Two Charter Hall funds will co-own a major food production facility and distribution centre in Sydney, leased to Arnott’s.
The deal is being struck in an estimated 4.5 per cent passing yield.
The property was offered by US-based private equity giant KKR which in July acquired the Arnott’s business for $3.14 billion.
KKR subsequently listed for sale three Arnott’s occupied properties via UBS and CBRE.
Yesterday we reported that Centuria Industrial REIT was paying $236.2 million for the other investments – in Brisbane and Adelaide.
The Huntingtwood factory is where Arnott’s produces the majority of its products.
On a 16.4 hectare site also bound by the Western Motorway and Brabham Drive, it includes improvements measuring about 59,000 square metres, configured with a modern food making plant, oven hall, packaging facilities and offices.
A high bay facility is currently under construction.
KKR offered the investment with a 32-year triple net lease to Arnott’s with multiple 10 year options.
Following the deal, the weighted average lease expiry (WALE) of the CPIF portfolio increases from 9.8 years to 10.7 years.
Charter Hall chief investment officer Sean McMahon said the deal “continues our momentum with long WALE acquisitions and demonstrates the Group’s capacity to combine funds to close large scale and leaseback transactions, quickly and efficiently with the desired timeframes of vendors”.
Richard Stacker, Charter Hall Industrial and Logistics chief executive officer added that Arnott’s products are found in 95 per cent of Australian households, and the business has a 61 per cent share of the national biscuit market.
“CPIF and CLW’s acquisition at $397.8 million is one of the largest individual asset sales recorded in Australia,” the executive added.
Huntingwood is about 35 kilometres west of the city.
The site is near the M4 and M7 motorway junction, giving it excellent access to the Sydney Orbital Network, Mr Stacker said.
Fund manager, Richard Mason, added “the acquisition is consistent with CPIF’s strategy to acquire core industrial and logistics properties close to major transport infrastructure, leased to major corporate customers on long-term leases”.
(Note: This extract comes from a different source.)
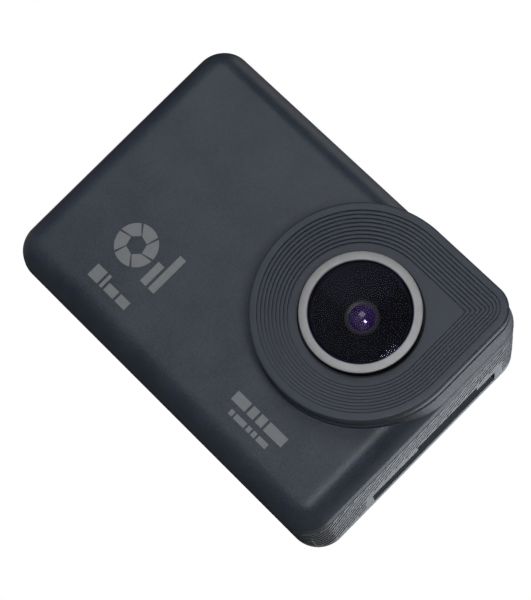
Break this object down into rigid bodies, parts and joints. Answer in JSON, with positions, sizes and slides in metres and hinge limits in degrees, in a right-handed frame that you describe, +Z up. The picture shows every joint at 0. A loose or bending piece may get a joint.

Near to this site, Charter Hall controls the Huntingwood Industrial Estate at 11-15 Huntingwood Drive.
CPIF’s numbers, post Arnott’s Huntingwood sale and leaseback deal
Sydney industrial property will form 35 per cent of CPIF’s weighting following the settlement of 61 Huntingwood Drive – up from 32 per cent.
Arnott’s will also become one of the largest tenants within CPIF’s portfolio, along with Woolworths, Coles, Coca Cola and Metcash.
About 23 per cent of the Fund’s revenue will be derived from tenants on triple net leases (up from 20 per cent).
Publicly listed or nationally/globally recognised tenants, and the government, occupy 95 per cent of it.
With 63 properties, CPIF will be worth close to $7 billion.
The Fund won’t need to engage in a capital raising to fund its Huntingwood purchase: it did so earlier this year and closed significantly oversubscribed (with these proceeds, CPIF also recently acquired the Viridian Glass facility in Melbourne’s Dandenong South for $100 million).